The program, which penalizes boiler manufacturers who don’t fulfill targets in an effort to encourage the use of heat pumps, has run into strong criticism. Opponents contend that it reflects excessive government meddling in consumer choice and artificially inflates boiler prices.

Manufacturers would have had to match 4% of boiler sales with heat pumps under the planned system, or risk fines of £3,000 for each installation shortfall. But now that the government is prepared to forgo fines for at least the first year, 2024–2025 will essentially serve as a “monitoring year” to track the use of heat pumps.

Conservative members of parliament, especially those on the right, have been outspoken opponents of the plan, calling it “government coercion” and arguing that the only way to achieve net zero emissions is through a free-market strategy.

Although it is anticipated that Energy Secretary Claire Coutinho will drop the program, she is still worried about competition in the home heating industry. It has been stated that her department is in discussions with the Competition and Markets Authority to guarantee equitable competition and cost for customers.

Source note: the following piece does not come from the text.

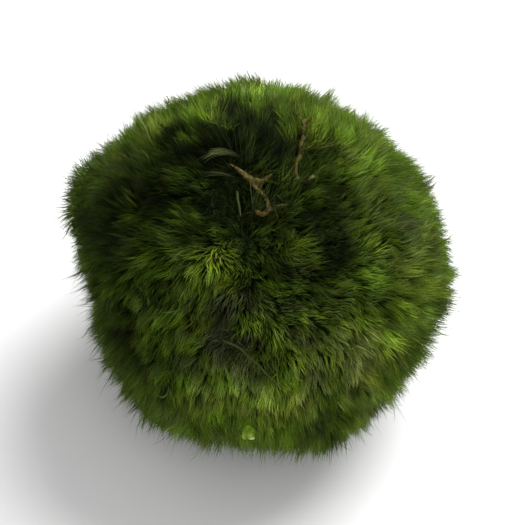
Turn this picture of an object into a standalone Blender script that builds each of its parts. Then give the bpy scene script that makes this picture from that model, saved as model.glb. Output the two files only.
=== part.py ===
"""Marimo moss ball: one felted ball of algae filaments, with scraps of plant caught on it.

The ball's solid is its outer form, out to the filament tips. It rests on a small flat foot.
Metres, +Z up. The origin is on the foot's plane, under the middle of the whole thing.
"""

import math

import bmesh
import bpy
from mathutils import Vector, noise

MM = 0.001

# The ball
BALL_RADIUS = 24.6 * MM
BALL_SUBDIVISIONS = 5
SAG = 0.985
FOOT_BELOW_CENTRE = 23.2 * MM
LUMP_SIZE = 7.0 * MM
LUMP_RISE = 0.55 * MM
TUFT_SIZE = 3.2 * MM
TUFT_RISE = 0.22 * MM
NORMAL_STEP = 0.04

# The show side is the one that the scraps lie on. Its axis leans back from the front by this angle.
SHOW_TILT = math.radians(50)
ACROSS = Vector((1, 0, 0))
UP = Vector((0, math.sin(SHOW_TILT), math.cos(SHOW_TILT)))
TOWARD = Vector((0, -math.cos(SHOW_TILT), math.sin(SHOW_TILT)))

# Swellings and dips: place as across, up and toward in millimetres, then spread and rise.
SWELLINGS = (
    ((-23.0, 10.6, 0.0), 4.0, 2.1),
    ((-20.5, 10.0, 9.5), 5.0, 0.9),
    ((-20.5, 9.5, -10.0), 5.5, 1.1),
    ((22.9, -4.9, 0.0), 5.0, 1.0),
    ((12.0, 20.0, 3.0), 10.0, -1.2),
    ((10.0, -22.9, 0.0), 5.0, 1.9),
    ((-12.6, -21.6, 0.0), 5.0, 1.3),
    ((-24.5, -5.2, 0.0), 5.0, -1.9),
    ((-7.0, 0.5, 23.9), 5.5, 0.5),
    ((6.5, 2.5, 23.8), 4.5, -0.9),
    ((-4.0, -8.5, 23.0), 4.0, -0.6),
    ((9.0, -12.0, 20.0), 6.0, 0.6),
    ((-8.0, 12.0, -20.0), 7.0, 1.0),
    ((12.0, 2.0, -22.0), 6.0, -1.0),
    ((-14.0, -8.0, -18.0), 6.0, 0.9),
)
HOLLOW = ((-2.8, 9.6, 22.8), 4.3, -2.0)

# The scraps of plant lie this far off the ball.
SCRAP_GAP = 0.35 * MM
STEP_ALONG_SCRAP = 1.1 * MM
SKIN_SMOOTHNESS = 0.6
LEAF_HALF_WIDTH = 0.9 * MM
LEAF_HALF_LENGTH = 0.85 * MM
LEAF_THICKNESS = 0.16 * MM
LEAF_STANDS_OFF = 1.05 * MM
LEAF_LEAN = 0.35
LEAF_PLACE = (-1.8, -20.9)
LEAF_NOTCH_DEPTH = 0.32
LEAF_NOTCH_WIDTH = 0.42
LEAF_SIDE_FOLD = 0.45
LEAF_END_CURL = 0.25
LEAF_SEGMENTS = 14
LEAF_RINGS = 6

# Colours, as linear red, green and blue
MOSS_GREEN = (0.035, 0.055, 0.012)
ROOT_TAN = (0.23, 0.15, 0.055)
STRAW = (0.20, 0.19, 0.085)
LIME = (0.26, 0.42, 0.06)


def clear_scene():
    for obj in list(bpy.data.objects):
        bpy.data.objects.remove(obj, do_unlink=True)


def make_material(name, colour, roughness):
    material = bpy.data.materials.new(name)
    material.use_nodes = True
    shader = material.node_tree.nodes["Principled BSDF"]
    shader.inputs["Base Color"].default_value = (*colour, 1.0)
    shader.inputs["Roughness"].default_value = roughness
    shader.inputs["Metallic"].default_value = 0.0
    return material


def add_object(name, mesh, material):
    obj = bpy.data.objects.new(name, mesh)
    mesh.materials.append(material)
    bpy.context.scene.collection.objects.link(obj)
    return obj


def show_direction(across, up, toward):
    return (ACROSS * across + UP * up + TOWARD * toward).normalized()


def facing_direction(across, up):
    """The direction of a place on the half of the ball that is on the show side, in millimetres."""
    radius = BALL_RADIUS / MM
    toward = math.sqrt(max(radius**2 - across**2 - up**2, 0.0))
    return show_direction(across, up, toward)


def swelling_height(direction, place, spread, rise):
    """A round swelling, highest at its place and gone about three spreads away."""
    away = direction.angle(show_direction(*place)) * BALL_RADIUS / MM
    return rise * MM * math.exp(-((away / spread) ** 2) / 2)


def ball_radius(direction):
    radius = BALL_RADIUS
    for place, spread, rise in SWELLINGS + (HOLLOW,):
        radius += swelling_height(direction, place, spread, rise)
    radius += LUMP_RISE * noise.noise(direction * BALL_RADIUS / LUMP_SIZE)
    radius += TUFT_RISE * noise.noise(direction * BALL_RADIUS / TUFT_SIZE)
    return radius


def ball_point(direction):
    """The point of the ball's surface in this direction from its middle."""
    point = direction * ball_radius(direction)
    point.z *= SAG
    return point


def ball_normal(direction):
    """The way that the ball's surface faces there, from two short steps along it."""
    side = direction.orthogonal().normalized() * NORMAL_STEP
    other = direction.cross(side)
    here = ball_point(direction)
    along_side = ball_point((direction + side).normalized()) - here
    along_other = ball_point((direction + other).normalized()) - here
    return along_side.cross(along_other).normalized()


def place_on_ball(across, up, lift):
    """A point that stands off the surface by this much, at a place on the show side in millimetres."""
    direction = facing_direction(across, up)
    return ball_point(direction) + ball_normal(direction) * lift


def make_moss_ball(material):
    bm = bmesh.new()
    bmesh.ops.create_icosphere(bm, subdivisions=BALL_SUBDIVISIONS, radius=1.0)
    for vert in bm.verts:
        vert.co = ball_point(vert.co.normalized())
    everything = bm.verts[:] + bm.edges[:] + bm.faces[:]
    cut = bmesh.ops.bisect_plane(
        bm,
        geom=everything,
        dist=1e-6,
        plane_co=(0, 0, -FOOT_BELOW_CENTRE),
        plane_no=(0, 0, 1),
        clear_inner=True,
    )
    rim = [part for part in cut["geom_cut"] if isinstance(part, bmesh.types.BMEdge)]
    bmesh.ops.contextual_create(bm, geom=rim)
    bm.normal_update()
    bmesh.ops.recalc_face_normals(bm, faces=bm.faces[:])
    mesh = bpy.data.meshes.new("moss_ball")
    bm.to_mesh(mesh)
    bm.free()
    mesh.shade_smooth()
    return add_object("moss_ball", mesh, material)


def rounded_route(stops):
    """Points a short step apart on a smooth curve through the stops, of the same kind as the stops."""
    points = []
    ends = [stops[0]] + list(stops) + [stops[-1]]
    for before, start, end, after in zip(ends, ends[1:], ends[2:], ends[3:]):
        length = math.dist(start[:2], end[:2]) * MM
        steps = max(round(length / STEP_ALONG_SCRAP), 1)
        for step in range(steps):
            points.append(catmull_rom(before, start, end, after, step / steps))
    points.append(tuple(stops[-1]))
    return points


def catmull_rom(before, start, end, after, part):
    weights = (
        -part + 2 * part**2 - part**3,
        2 - 5 * part**2 + 3 * part**3,
        part + 4 * part**2 - 3 * part**3,
        -(part**2) + part**3,
    )
    return tuple(
        sum(weight * number for weight, number in zip(weights, numbers)) / 2
        for numbers in zip(before, start, end, after)
    )


def make_twig(name, routes, material):
    """A twig of one or more branches. Each stop is across, up, height off the gap and radius, in millimetres.

    A branch that starts at a stop of an earlier branch grows out of it.
    """
    bm = bmesh.new()
    skin = bm.verts.layers.skin.verify()
    joined = {}
    for route in routes:
        previous = None
        for across, up, height, radius in rounded_route(route):
            key = (round(across, 3), round(up, 3))
            vert = joined.get(key)
            if vert is None:
                lift = SCRAP_GAP + (height + radius) * MM
                vert = bm.verts.new(place_on_ball(across, up, lift))
                vert[skin].radius = (radius * MM, radius * MM)
                vert[skin].use_root = not joined
                joined[key] = vert
            if previous is not None:
                bm.edges.new((previous, vert))
            previous = vert
    mesh = bpy.data.meshes.new(name)
    bm.to_mesh(mesh)
    bm.free()
    obj = add_object(name, mesh, material)
    wrap = obj.modifiers.new("Skin", "SKIN")
    wrap.branch_smoothing = SKIN_SMOOTHNESS
    wrap.use_smooth_shade = True
    rounding = obj.modifiers.new("Subdivision", "SUBSURF")
    rounding.levels = 1
    rounding.render_levels = 1
    return obj


def make_forked_rootlet(material):
    knot = (-0.9, 11.4, 0.15, 0.62)
    heel = (1.2, 7.2, 0.3, 0.42)
    routes = (
        ((-4.1, 13.5, 0.1, 0.12), (-3.2, 13.0, 0.35, 0.18), (-2.2, 12.3, 0.35, 0.36), knot),
        (knot, (0.6, 11.3, 0.4, 0.4), (1.7, 11.9, 0.7, 0.14)),
        (knot, (-0.3, 10.3, 0.2, 0.26), (0.6, 9.5, 0.3, 0.2), (1.1, 8.4, 0.5, 0.24), heel),
        (heel, (2.3, 7.5, 1.0, 0.16), (3.3, 7.5, 1.4, 0.11)),
        (heel, (0.9, 6.7, 0.4, 0.44), (0.1, 6.7, 0.4, 0.32), (-0.8, 7.2, 0.4, 0.14)),
    )
    return make_twig("forked_rootlet", routes, material)


def make_curved_rootlet(material):
    crown = (5.4, 18.5, 0.4, 0.22)
    routes = (
        ((4.1, 19.4, 0.7, 0.11), crown),
        ((6.4, 18.9, 0.8, 0.11), crown),
        (
            crown,
            (5.5, 16.7, 0.1, 0.26),
            (5.2, 15.6, 0.1, 0.42),
            (5.1, 14.3, 0.3, 0.33),
            (4.5, 13.2, 0.4, 0.31),
            (4.6, 12.0, 0.4, 0.28),
            (5.1, 11.2, 0.4, 0.22),
            (5.8, 10.9, 0.5, 0.18),
            (6.3, 11.1, 0.8, 0.17),
            (6.9, 11.5, 1.1, 0.13),
        ),
    )
    return make_twig("curved_rootlet", routes, material)


def make_straws(material):
    thread = (
        (-4.8, -9.6, 0.0, 0.1),
        (-3.8, -9.9, 0.15, 0.15),
        (-2.6, -10.5, 0.25, 0.15),
        (-0.8, -12.1, 0.25, 0.14),
        (0.7, -13.5, 0.2, 0.14),
        (2.0, -14.9, 0.1, 0.13),
        (2.4, -15.5, 0.1, 0.1),
    )
    chip = (
        (-3.4, 10.4, 0.2, 0.12),
        (-3.3, 9.1, 0.35, 0.17),
        (-3.0, 7.7, 0.3, 0.15),
        (-2.8, 6.4, 0.2, 0.1),
    )
    make_twig("straw_thread", (thread,), material)
    make_twig("short_straw", (chip,), material)


def make_lime_leaf(material):
    """A heart-shaped leaf, folded up along its middle, that stands out towards the show side."""
    middle = facing_direction(*LEAF_PLACE)
    face = (ball_normal(middle) * LEAF_LEAN + TOWARD).normalized()
    across = UP.cross(face).normalized()
    down = across.cross(face).normalized()
    base = ball_point(middle) + ball_normal(middle) * LEAF_STANDS_OFF
    bm = bmesh.new()
    bmesh.ops.create_uvsphere(bm, u_segments=LEAF_SEGMENTS, v_segments=LEAF_RINGS, radius=1.0)
    for vert in bm.verts:
        turn = math.atan2(vert.co.x, -vert.co.y)
        notch = 1.0 - LEAF_NOTCH_DEPTH * math.exp(-(((math.pi - abs(turn)) / LEAF_NOTCH_WIDTH) ** 2))
        wide = vert.co.x * LEAF_HALF_WIDTH * notch
        tall = vert.co.y * LEAF_HALF_LENGTH * notch
        fold = LEAF_SIDE_FOLD * abs(wide) + LEAF_END_CURL * max(tall, 0.0)
        vert.co = base + across * wide - down * tall + face * (fold + vert.co.z * LEAF_THICKNESS)
    bm.normal_update()
    bmesh.ops.recalc_face_normals(bm, faces=bm.faces[:])
    mesh = bpy.data.meshes.new("lime_leaf")
    bm.to_mesh(mesh)
    bm.free()
    mesh.shade_smooth()
    return add_object("lime_leaf", mesh, material)


def stand_on_floor():
    """Moves all pieces so that the foot is at height 0 and the middle of them all is over the origin."""
    graph = bpy.context.evaluated_depsgraph_get()
    corners = [corner for obj in bpy.data.objects for corner in obj.evaluated_get(graph).bound_box]
    low = Vector(min(corner[axis] for corner in corners) for axis in range(3))
    high = Vector(max(corner[axis] for corner in corners) for axis in range(3))
    middle = (low + high) / 2
    middle.z = low.z
    for obj in bpy.data.objects:
        obj.location = -middle


def main():
    clear_scene()
    moss = make_material("moss", MOSS_GREEN, 0.8)
    root = make_material("rootlet", ROOT_TAN, 0.6)
    straw = make_material("straw", STRAW, 0.6)
    leaf = make_material("leaf", LIME, 0.4)
    make_moss_ball(moss)
    make_forked_rootlet(root)
    make_curved_rootlet(root)
    make_straws(straw)
    make_lime_leaf(leaf)
    stand_on_floor()


main()
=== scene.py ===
import math

import bmesh
import bpy
import numpy as np
from bpy.props import FloatProperty, FloatVectorProperty, IntProperty, PointerProperty
from mathutils import Matrix, Vector, noise
from mathutils.bvhtree import BVHTree
from mathutils.kdtree import KDTree


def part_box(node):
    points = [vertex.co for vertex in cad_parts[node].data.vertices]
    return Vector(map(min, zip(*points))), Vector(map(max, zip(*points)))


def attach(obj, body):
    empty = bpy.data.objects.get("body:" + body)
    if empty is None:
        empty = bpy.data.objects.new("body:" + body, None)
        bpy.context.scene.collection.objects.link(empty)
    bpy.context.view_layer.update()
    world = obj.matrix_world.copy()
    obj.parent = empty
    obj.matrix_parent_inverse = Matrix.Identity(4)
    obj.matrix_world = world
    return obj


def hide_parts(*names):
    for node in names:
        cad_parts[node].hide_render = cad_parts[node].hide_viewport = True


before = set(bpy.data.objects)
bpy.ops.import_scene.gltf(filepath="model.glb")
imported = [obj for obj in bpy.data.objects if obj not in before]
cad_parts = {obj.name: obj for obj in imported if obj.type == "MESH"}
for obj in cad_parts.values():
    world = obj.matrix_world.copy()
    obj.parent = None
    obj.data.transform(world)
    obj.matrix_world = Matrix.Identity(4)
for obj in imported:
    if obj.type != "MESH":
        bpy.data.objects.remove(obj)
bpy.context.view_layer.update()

bl_info = {
    "name": "Marimo moss ball",
    "version": (1, 0, 0),
    "blender": (4, 5, 0),
    "location": "3D View > Sidebar > Moss ball",
    "description": "Grows the filaments of a moss ball over its solid and dresses the scraps caught in it",
    "category": "Add Mesh",
}

MM = 0.001
BODY = "root"
BALL_NODE = "moss_ball"
HELD_SCRAPS = ("forked_rootlet", "curved_rootlet", "short_straw", "straw_thread", "lime_leaf")
BALL_LOW, BALL_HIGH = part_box(BALL_NODE)
BALL_WIDTH = BALL_HIGH.x - BALL_LOW.x
FOOT_BELOW_MIDDLE = 23.2 * MM
BALL_MIDDLE = Vector(((BALL_LOW.x + BALL_HIGH.x) / 2, (BALL_LOW.y + BALL_HIGH.y) / 2, FOOT_BELOW_MIDDLE))

# Attributes of every filament mesh. The first holds how far along its filament a point lies, the
# filament's own random number and its tint. The second holds the coat's brightness, which carries
# painted shade in places, its yellowness and silt.
FIBRE = "fibre"
GROWTH = "growth"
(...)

The government reiterates its commitment to encouraging the adoption of heat pumps, with a target of 600,000 installations per year by 2028, notwithstanding the possible reversal of policy. To encourage the shift, higher subsidies of up to £7,500 are available; in January 2024, there was a significant increase in applications over the same month the year before.

The government’s approach to energy policy has undergone a dramatic shift with the expected announcement, which reflects ongoing discussions about how to strike a balance between consumer choice and environmental goals as we move toward a low-carbon future.